Isothermal titration calorimetry as a useful tool to examine adsorption mechanisms of phosphate on gibbsite at various solution conditions

Despite extensive prior work with batch and spectroscopic methods, little information is available about adsorption thermodynamics of phosphate (P) on Al (oxyhydr)oxides. Here we directly quantified for the first time the adsorption heat of P on gibbsite at varying pH (3.0–9.0) and ionic strength (IS, 1–100 mM) with isothermal titration calorimetry (ITC). The obtained thermograms showed a strong effect of pH but a negligible influence of IS on the adsorption thermodynamics.

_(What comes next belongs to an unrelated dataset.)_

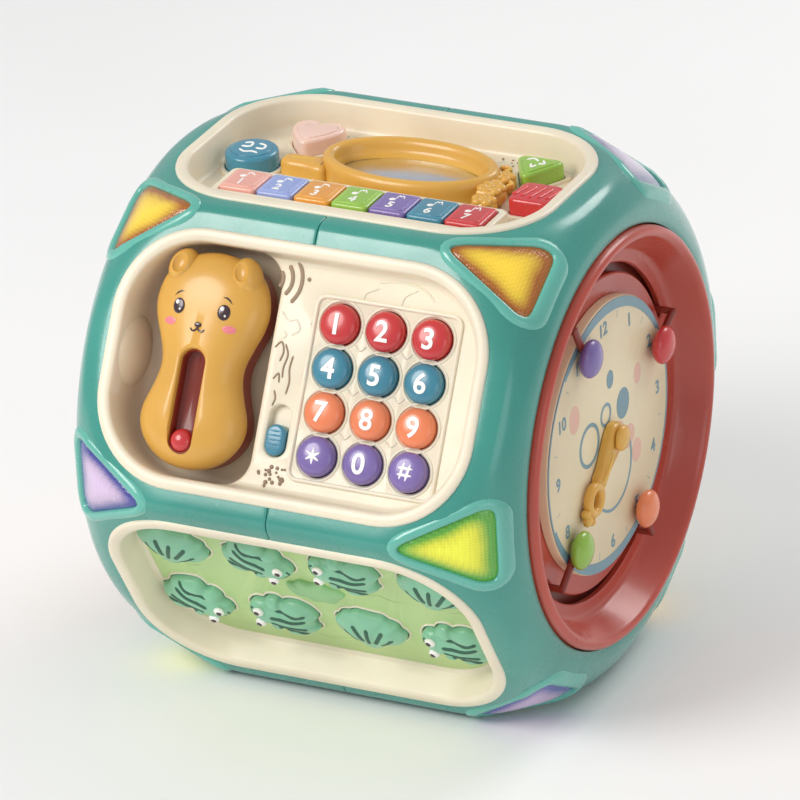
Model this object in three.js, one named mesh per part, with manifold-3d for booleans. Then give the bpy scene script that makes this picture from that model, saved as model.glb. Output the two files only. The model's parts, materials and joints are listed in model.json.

Coupled with results from other methods including batch experiment, in‐situ attenuated total reflectance Fourier‐transform infrared spectroscopy, and nuclear magnetic resonance, the ITC data revealed contrasting mechanisms for P adsorption at pH 9.0 and 3.0. At pH 9.0, P adsorption was probably initiated by a reaction of P with Al(OH) 4 − (originated from the solubilization of gibbsite) with high equilibrium constant ( k ) and small exothermic enthalpy change (Δ H ), followed by a ligand exchange between P and the > Al–O − (Al hydroxyl groups on gibbsite surface) with low k and relatively large exothermic Δ H . In contrast, P adsorption at pH 3.0 likely underwent a fast ligand exchange between P and the > Al‐OH 2 + on gibbsite surface with high k and exothermic Δ H and then a slow surface precipitation of P with Al 3+ due to gibbsite solubilization with low k and endothermic Δ H . This study provides complementary information to the prior knowledge on P adsorption on (hydr)oxides and demonstrates how to use ITC in combination with other methods for mechanistic examination of ions adsorption on the surfaces of soils and sediments.